Now most of Morrison’s time is spent defending policies be it cuts to the ABC, a poor Internet service, the NDIS or their disgraceful response to the Uluru statement. The fact is that it rejected the proposal for ideological reasons, instead of having a proper debate, raises the question: Is there a place for the colour black in a “Nationalist” Australia?
Now that Morrison has adopted Trump’s language of putting nationalism before internationalism, one’s country before all others. Does it mean that our government will ignore the advice and or findings such as the UN or the international Monetary Fund or the WHO and others?
After six years is this government of the people, for the people; their sole achievement, other than introducing marriage equality, that we are a nationalist government believing that global governments are non-existent and unnecessary.
But then this is a born-to-rule government unconcerned with the views of others: of women, scientists, policy experts and particularly the young and most definitely other countries other than the United States of America of course.
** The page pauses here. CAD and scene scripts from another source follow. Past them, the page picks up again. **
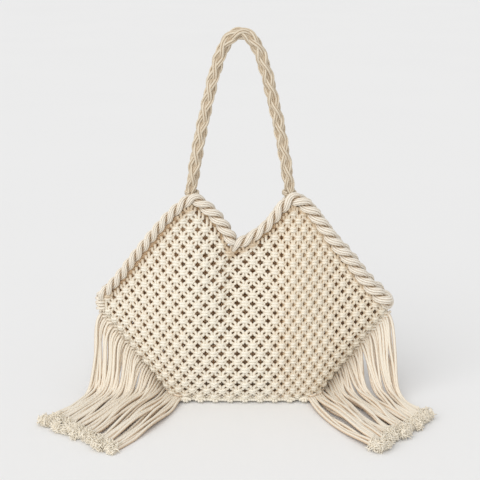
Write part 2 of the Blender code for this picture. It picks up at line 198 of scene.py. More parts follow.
def cotton(name, light, deep, brown=(0.64, 0.47, 0.32), twist=1.6, relief=0.5, cloud_size=18.0, right_darkening=0.0):
    material, shader, coordinates = new_material(name)
    tree = material.node_tree
    place = Socket(tree, coordinates.outputs["Object"])
    uv = place.node("ShaderNodeSeparateXYZ", None, Vector=Socket(tree, coordinates.outputs["UV"]))
    along = Socket(tree, uv.outputs[0])
    around = Socket(tree, uv.outputs[1])
    turn = (along * twist + around * 3.0) * math.tau
    groove = turn.math("SINE", turn) * 0.5 + 0.5
    groove = groove ** 0.6
    cloud = place.node("ShaderNodeTexNoise", None, Vector=place, Scale=cloud_size, Detail=3.0)
    fibre = place.node("ShaderNodeTexNoise", None, Vector=place, Scale=900.0, Detail=3.0, Roughness=0.65)
    fluff = Socket(tree, fibre.outputs[0])
    across = place.node("ShaderNodeSeparateXYZ", None, Vector=place)
    # Darker towards the right side of the bag: from the middle to 0.11 m to the right this term moves the colour
    # towards the deep one.
    darker_right = (Socket(tree, across.outputs[0]) * 9.0).clamp() * right_darkening
    # The mask mixes the cotton's random tone from the two noises with painted shade in the twist's grooves, which
    # take the deep colour.
    mask = (Socket(tree, cloud.outputs[0]) * 0.7 + groove * 0.35 + fluff * 0.3 - 0.25 - darker_right).clamp()
    colour = place.node(
        "ShaderNodeMix", {"data_type": "RGBA"}, Factor=mask, i6=(*deep, 1.0), i7=(*light, 1.0)
    )
    shade = place.node("ShaderNodeAttribute", {"attribute_name": "shade"})
    shaded = place.node(
        "ShaderNodeMix", {"data_type": "RGBA"}, Factor=(Socket(tree, shade.outputs["Fac"]) * 0.9).clamp(),
        i6=Socket(tree, colour.outputs[2]), i7=(*brown, 1.0),
    )
    inner = place.node(
        "ShaderNodeMix", {"data_type": "RGBA"}, Factor=(Socket(tree, shade.outputs["Fac"]) - 1.0).clamp(),
        i6=Socket(tree, shaded.outputs[2]), i7=(*LIT_THROUGH, 1.0),
    )
    link_to(Socket(tree, inner.outputs[2]), shader.inputs["Base Color"])
    rough = fluff * 0.15 + 0.82
    link_to(rough, shader.inputs["Roughness"])
    height = groove * 0.7 + fluff * 0.3
    bump = place.node("ShaderNodeBump", None, Strength=relief, Distance=0.0006, Height=height)
    link_to(Socket(tree, bump.outputs[0]), shader.inputs["Normal"])
    shader.inputs["Specular IOR Level"].default_value = 0.15
    shader.inputs["Sheen Weight"].default_value = 0.06
    shader.inputs["Sheen Roughness"].default_value = 0.6
    return material


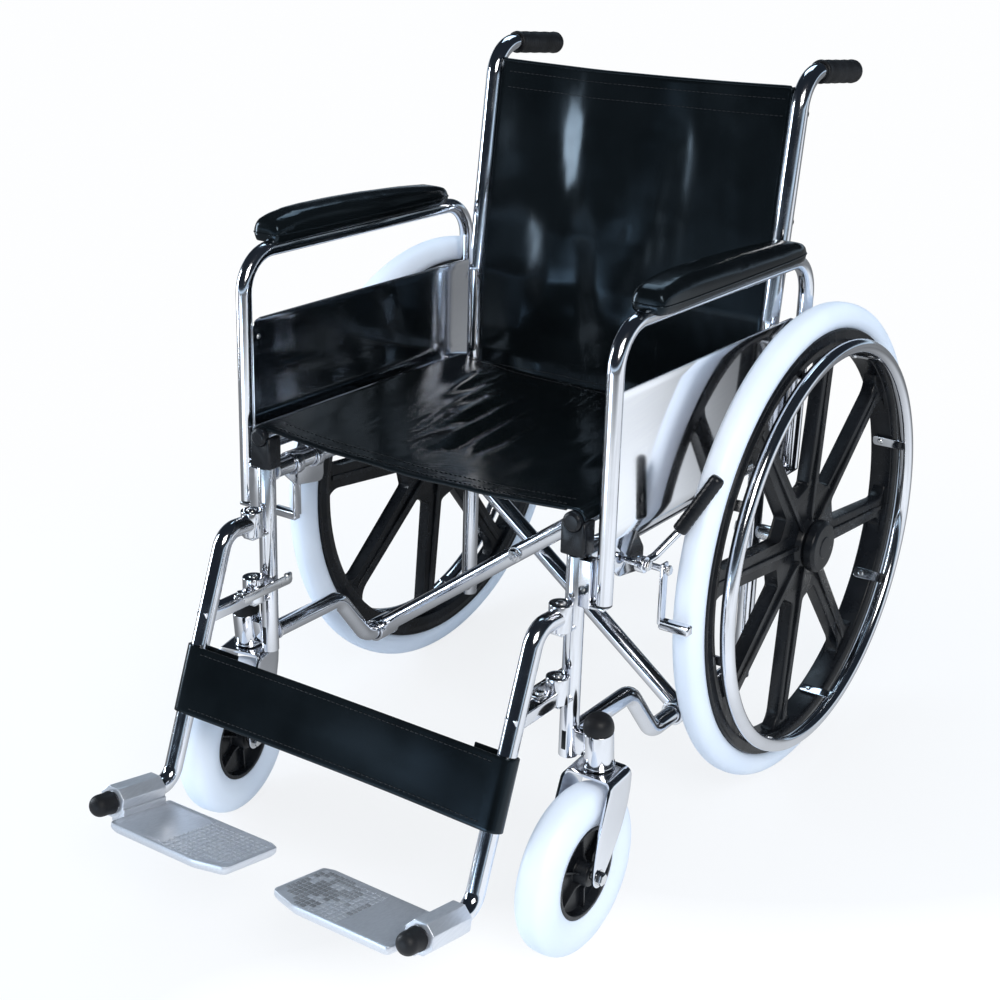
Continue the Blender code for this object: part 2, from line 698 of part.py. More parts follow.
def armrest(axes):
    x = ARM_X
    line = rounded([(x, ARM_FRONT_Y, ARM_FRONT_FOOT), (x, ARM_FRONT_Y, ARM_TOP),
                    (x, ARM_REAR_Y, ARM_TOP), (x, ARM_REAR_Y, ARM_REAR_FOOT)], 0.048, 5)
    hoop = tube(line, ARM_TUBE, 10)
    bores = [rod((x, y, foot - 0.01), (x, y, foot + 0.050), 0.0070, 12)
             for y, foot in ((ARM_FRONT_Y, ARM_FRONT_FOOT), (ARM_REAR_Y, ARM_REAR_FOOT))]
    pair(cut(hoop, *bores), "armrest_tube", CHROME, axes)
    pad = cushion([(PAD_FRONT, 0.014, 0.018), (PAD_FRONT + 0.010, 0.021, PAD_DEPTH),
                   (PAD_FRONT + 0.040, 0.0245, PAD_DEPTH + 0.008), (0.0, 0.0250, PAD_DEPTH + 0.008),
                   (0.090, 0.0250, PAD_DEPTH + 0.004), (PAD_REAR - 0.036, 0.0245, PAD_DEPTH),
                   (PAD_REAR - 0.010, 0.021, PAD_DEPTH - 0.006), (PAD_REAR, 0.013, 0.014)],
                  Matrix.Translation((PAD_X, 0, ARM_TOP + ARM_TUBE + GAP)) @ Matrix.Rotation(math.pi / 2, 4, "Z"))
    pair(pad, "arm_pad", VINYL, axes)
    front = ARM_FRONT_Y + 0.002
    rear = ARM_REAR_Y - 0.002
    panel_outline = smooth_corners([(front, SKIRT_FOOT, 0.012), (rear, SKIRT_FOOT, 0.012),
                                    (rear, SKIRT_TOP, 0.012), (front, SKIRT_TOP, 0.012)], 3)
    inner = (ARM_X - ARM_TUBE - GAP - 0.0006)
    panel = slab(panel_outline, 0.0012, frame_matrix((inner, 0, 0), (0, 1, 0), (0, 0, 1)))
    pair(panel, "skirt_panel", SHEET, axes)


# Footrests

def plate_point(along, inboard, up):
    """A point given from the corner where the hanger turns forward into the plate's pivot stub."""
    corner = Vector((FRAME_X, PLATE_CORNER_Y, PLATE_CORNER_Z))
    return corner + PLATE_ALONG * along + Vector((-inboard, 0, 0)) + PLATE_UP * up


def hanger(axes):
    x = FRAME_X
    line = rounded([(x, HINGE_Y, HANGER_TOP), (x, HANGER_BEND_Y, HANGER_TOP + 0.002),
                    (x, PLATE_CORNER_Y, PLATE_CORNER_Z), plate_point(STUB_LENGTH, 0, 0)], 0.026)
    pipe = tube(line, TUBE, 10)
    barrels = []
    holes = []
    for pin in (HINGE_HIGH_Z, HINGE_LOW_Z):
        barrels.append(rod((x, HINGE_Y, pin + 0.0045), (x, HINGE_Y, pin + 0.0360), 0.0135, 12))
        holes.append(rod((x, HINGE_Y, pin - 0.0030), (x, HINGE_Y, pin + 0.0300), 0.0052, 10))
    strut = block((x - 0.008, STRUT_Y, STRUT_Z - 0.008), (x + 0.008, HINGE_Y, STRUT_Z + 0.008), 0.0015)
    body = fuse(pipe, *barrels, strut)
    pair(cut(body, *holes), "footrest_hanger", CHROME, axes)
    tip_radius = 0.0135
    start = plate_point(BUMPER_START, 0, 0)
    length = BUMPER_END - BUMPER_START
    depth = STUB_LENGTH - BUMPER_START + GAP * 2
    bore = TUBE + 0.0009
    cap = turned([(0.0, depth), (bore, depth), (bore, 0.0), (tip_radius, 0.0),
                  (tip_radius, length - 0.005), (tip_radius * 0.8, length), (0.0, length)],
                 start, PLATE_ALONG, 12)
    pair(cap, "foot_bumper", RUBBER, axes)


def footplate(axes):
    """Cast plate with turned-down edges on an eight-sided barrel that swings on the hanger's stub."""
    barrel = rod(plate_point(0.0260, 0, 0), plate_point(0.0945, 0, 0), 0.0185, 8)
    outline = smooth_corners([(0.0150, 0.0155, 0.003), (0.0130, 0.170, 0.012), (0.0200, 0.184, 0.008),
                              (0.1010, 0.188, 0.014), (0.1140, 0.150, 0.030), (0.1150, 0.020, 0.006),
                              (0.0990, 0.0165, 0.003)], 3)
    place = frame_matrix(plate_point(0, 0, -0.0180), PLATE_ALONG, (-1, 0, 0))
    plate = slab(outline, 0.0120, place)
    inner = smooth_corners([(0.0185, 0.024, 0.004), (0.0165, 0.168, 0.010), (0.0225, 0.1805, 0.006),
                            (0.0990, 0.1845, 0.012), (0.1108, 0.149, 0.028), (0.1115, 0.024, 0.006)], 3)
    pocket_place = frame_matrix(plate_point(0, 0, -0.0260), PLATE_ALONG, (-1, 0, 0))
    pocket = slab(inner, 0.0200, pocket_place)
    cheek_outline = [(0.0252, 0.002), (0.0953, 0.002), (0.0953, 0.0195), (0.0252, 0.0195)]
    cheek = slab(cheek_outline, 0.0210, frame_matrix(plate_point(0, 0, -0.0117), PLATE_ALONG, (-1, 0, 0)))
    bore = rod(plate_point(0.0, 0, 0), plate_point(0.12, 0, 0), 0.0117, 16)
    body = cut(fuse(cut(plate, pocket), barrel, cheek), bore)
    pair(body, "footplate", ALUMINIUM, axes)


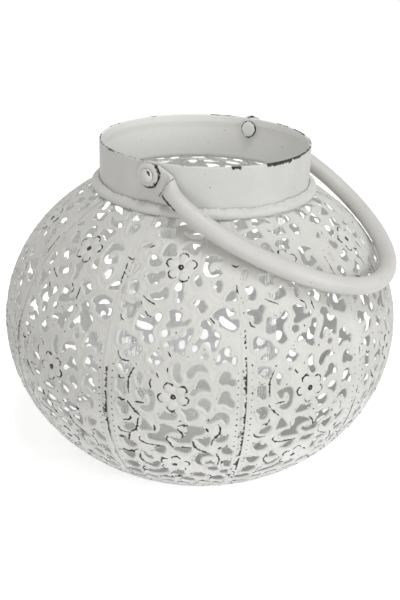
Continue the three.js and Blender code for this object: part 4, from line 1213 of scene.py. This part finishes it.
# and the tip of the back ear, where it stands above the collar's rim, is made dark
handle_placed = from_pivots(handle_points, RESTING_DROP)
level = reach * math.cos(RESTING_DROP) + rise * math.sin(RESTING_DROP)
tip = unit((handle_placed[:, 2] - COLLAR_TOP + 0.1) / 0.4) * unit(1.4 - np.abs(level) / 1.3)
handle_rubbed = np.maximum(handle_rubbed, tip * (across > 0))
handle = sheet_piece(
    "tube_handle",
    handle_placed,
    handle_faces,
    handle_paint,
    {"rubbed": handle_rubbed, "hollow": handle_rubbed},
)
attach(handle, "handle")
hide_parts("handle")

# Rivets and washers: a domed head over a plain washer outside each ear, and a flattened tail
# inside the collar. Dirt and bare metal show in the creases round them.
SHANK_RADIUS = 2.2
HEAD_RADIUS = 3.5
HEAD_HEIGHT = 2.3
HEAD_FACE = 61.0
WASHER_FACE = 59.7
WASHER_RADIUS = 6.1
WASHER_THICKNESS = 1.0
TAIL_RADIUS = 4.6
TAIL_HEIGHT = 1.2
TAIL_DROP = 0.9
HEAD_EDGE = 0.25
FITTING_SIDES = 56
tail_seat = math.sqrt((hem_face - SEAM_GAP) ** 2 - TAIL_RADIUS**2)

dome_turns = [math.radians(a) for a in range(0, 89, 8)]
dome_rise = HEAD_HEIGHT - HEAD_EDGE
rivet_profile = [
    (0, tail_seat - TAIL_HEIGHT),
    (TAIL_RADIUS * 0.5, tail_seat - TAIL_HEIGHT),
    (TAIL_RADIUS * 0.8, tail_seat - TAIL_HEIGHT * 0.95),
    (TAIL_RADIUS * 0.95, tail_seat - TAIL_HEIGHT * 0.75),
    (TAIL_RADIUS, tail_seat - TAIL_HEIGHT * 0.5),
    (TAIL_RADIUS, tail_seat - 0.1),
    (TAIL_RADIUS - 0.1, tail_seat),
    (SHANK_RADIUS, tail_seat),
    (SHANK_RADIUS, HEAD_FACE),
    (HEAD_RADIUS - 0.1, HEAD_FACE),
    *((HEAD_RADIUS * math.cos(a), HEAD_FACE + HEAD_EDGE + dome_rise * math.sin(a)) for a in dome_turns),
    (0, HEAD_FACE + HEAD_HEIGHT),
]
washer_profile = [
    (SHANK_RADIUS + 0.3, WASHER_FACE),
    *stepped(WASHER_RADIUS, WASHER_FACE, (-0.15, 0), (0, 0.15), (0, 0.45), (-0.12, 0.62), (-0.4, 0.72)),
    (WASHER_RADIUS - 1.6, WASHER_FACE + WASHER_THICKNESS),
    (SHANK_RADIUS + 0.3, WASHER_FACE + WASHER_THICKNESS),
]
TAIL_RINGS = 7
HEAD_SCRATCHES = [((0.4, 3.1), (1.9, 1.9)), ((1.7, 2.6), (2.7, 0.7)), ((1.0, 2.2), (2.1, 0.9))]
rivet_paint = worn_paint(
    "rubbed_rivet_paint",
    (0.67, 0.665, 0.64),
    (0.61, 0.605, 0.58),
    (0.3, 0.29, 0.27),
    roughness=0.4,
    lumps=0.15,
)
fittings = {"rivet": (rivet_profile, "domed_{}_rivet"), "washer": (washer_profile, "plain_{}_washer")}
for side, turn in (("front", 0.0), ("back", math.pi)):
    for kind, (profile, title) in fittings.items():
        points, faces = turned_ring(profile, FITTING_SIDES)
        away = np.hypot(points[:, 0], points[:, 1])
        depth = points[:, 2].copy()
        if kind == "rivet":
            # the tail was hammered downwards
            hanging = unit(-points[:, 1] / TAIL_RADIUS) ** 4 * (depth < tail_seat + 0.01)
            points[:, 1] -= TAIL_DROP * hanging
            points[:, 0] *= 1 - 0.25 * hanging
        round_about = np.arctan2(points[:, 1], points[:, 0])
        if kind == "rivet":
            rubbed = unit(1 - np.abs(depth - HEAD_FACE) / 0.6) * 0.9
            for start, end in np.array(HEAD_SCRATCHES if side == "front" else []):
                run = unit((points[:, :2] - start) @ (end - start) / np.sum((end - start) ** 2))
                off = np.linalg.norm(points[:, :2] - start - run[:, None] * (end - start), axis=1)
                rubbed = np.maximum(rubbed, unit(1 - off / 0.42) * (depth > HEAD_FACE + 0.3))
            broken = unit(0.8 + 0.25 * np.sin(2 * round_about + 0.8) + 0.2 * np.sin(7 * round_about))
            tail_edge = unit((away - TAIL_RADIUS + 0.6) / 0.4) * (depth < tail_seat)
            rubbed = np.maximum(rubbed, tail_edge * broken)
        else:
            lee = unit(0.6 + (0.75 * points[:, 0] - 0.75 * points[:, 1]) / away)
            rubbed = unit(1.3 - np.abs(depth - WASHER_FACE - 0.2) / 0.8) * unit(away - 5.1) * lee
            lower = unit(2.2 * np.cos(round_about + 1.25) - 0.8)
            rubbed = np.maximum(rubbed, unit((away - 5.5) / 0.35) * lower * 0.95)
        # the profile's height runs outwards along the pivot line
        placed = from_pivots(spun(np.stack([points[:, 0], -depth, points[:, 1]], 1), turn), 0)
        inside = [int(kind == "rivet" and i < TAIL_RINGS) for i in range(len(faces) // FITTING_SIDES)]
        # the rivet tails inside the collar take the lighter inside paint and painted light
        piece = sheet_piece(
            title.format(side),
            placed,
            faces,
            rivet_paint,
            {"rubbed": rubbed, "hollow": rubbed, "painted_light": (depth < tail_seat).astype(float)},
            lined=inside * FITTING_SIDES,
        )
        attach(piece, frame["nodes"][f"{side}_{kind}"]["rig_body"])
        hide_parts(f"{side}_{kind}")

# Glass: a loose, clear, thick-walled cylinder that shields the candle, standing on the base.
# It shows through the openings, with faint upright streaks and a rounded rim.
GLASS_OUTSIDE = 44.5
GLASS_INSIDE = 41.5
GLASS_FOOT = 1.5
GLASS_RIM = 155.6
GLASS_FLOOR = 4.0
GLASS_SIDES = 120

rim_radius = (GLASS_OUTSIDE - GLASS_INSIDE) / 2
glass_inner_floor = GLASS_FOOT + GLASS_FLOOR
glass_profile = [(0, GLASS_FOOT), (30, GLASS_FOOT)]
glass_profile += stepped(GLASS_OUTSIDE, GLASS_FOOT, (-1.2, 0), (-0.3, 0.4), (0, 1.4))
glass_profile += [(GLASS_OUTSIDE, height) for height in np.linspace(20, 140, 5)]
for i in range(11):
    angle = math.pi * i / 10
    out, up = rim_radius * math.cos(angle), rim_radius * math.sin(angle)
    glass_profile.append((GLASS_INSIDE + rim_radius + out, GLASS_RIM - rim_radius + up))
glass_profile += [(GLASS_INSIDE, height) for height in np.linspace(140, 20, 5)]
glass_profile += stepped(GLASS_INSIDE, glass_inner_floor, (0, 1.5), (-1.5, 0))
glass_profile.append((0, glass_inner_floor))
glass_points, glass_faces = turned_ring(glass_profile, GLASS_SIDES)

clear_glass = bpy.data.materials.new("clear_candle_glass")
clear_glass.use_nodes = True
tree = clear_glass.node_tree
# drawn glass is never quite even: fine upright lines. Towards its edges they are painted white and grey
# and made less clear: painted reflection and refraction
place = tree.nodes.new("ShaderNodeTexCoord").outputs["Object"]
drawn_out = add_node(tree, "ShaderNodeMapping", Vector=place, Scale=(1, 1, 0.012)).outputs["Vector"]
streaks = add_node(tree, "ShaderNodeTexNoise", Vector=drawn_out, Scale=750, Detail=1).outputs["Fac"]
uneven = add_node(tree, "ShaderNodeBump", Height=streaks, Strength=0.5, Distance=0.03 * MM)
drawn = spread(tree, streaks, 0.42, 0.58)
facing = add_node(tree, "ShaderNodeLayerWeight", Blend=0.5).outputs["Facing"]
body = spread(tree, reckoned(tree, "MULTIPLY", facing, painted_on(tree, "wall")), 0.4, 1.0, 0.04, 0.9)
thick = reckoned(tree, "MULTIPLY", spread(tree, drawn, 0.0, 1.0, 0.22, 1.0), body)
lines = reckoned(tree, "MULTIPLY", drawn, body)
# one looks through the most glass at the rim and at the corner of the foot, so they are painted grey
# and less clear: painted shade of the thick glass
painted_grey_bends = painted_on(tree, "painted_grey_bends")
grey = reckoned(tree, "MAXIMUM", lines, painted_grey_bends)
set_up(
    tree,
    tree.nodes["Principled BSDF"],
    Base_Color=tinted(tree, grey, (0.96, 0.98, 0.985), (0.5, 0.54, 0.55)),
    Roughness=0.0,
    IOR=1.48,
    Transmission_Weight=0.72,
    Alpha=reckoned(tree, "MAXIMUM", thick, painted_grey_bends),
    Normal=uneven.outputs["Normal"],
)
glass_height = glass_points[:, 2]
glass_up = glass_height > glass_inner_floor + 1
glass_corner = (glass_height < GLASS_FOOT + 2) & (np.hypot(*glass_points[:, :2].T) > GLASS_OUTSIDE - 1)
glass_bent = (glass_height > GLASS_RIM - 1) | glass_corner
glass = sheet_piece(
    "candle_glass",
    glass_points,
    glass_faces,
    clear_glass,
    {"wall": glass_up.astype(float), "painted_grey_bends": 0.85 * glass_bent},
)
# clear glass lets the light through to what stands round it
glass.visible_diffuse = False
glass.visible_shadow = False
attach(glass, "glass")
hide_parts("glass_cylinder")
If what has been done by this government; the erosion of our democracy and its institutions and a transformation into a nationalist government, putting itself first among all nations then by their own standards they need to be shown the door.
Just who does this Prime Minister think he is that on a thought bubble of his own wind, in the loneliness of his limited intellect, think that he can make decisions concerning our standing in the world with all the simplicity of a leader unsuited to the task?
It’s not often you can offend all sides of an argument.
My thought for the day
This American Conservative political strategy of painting everything as black as possible and then pretending it’s only they that have the answers is being duplicated in Australia. It seems Australians are falling for it. I thought we were brighter than that.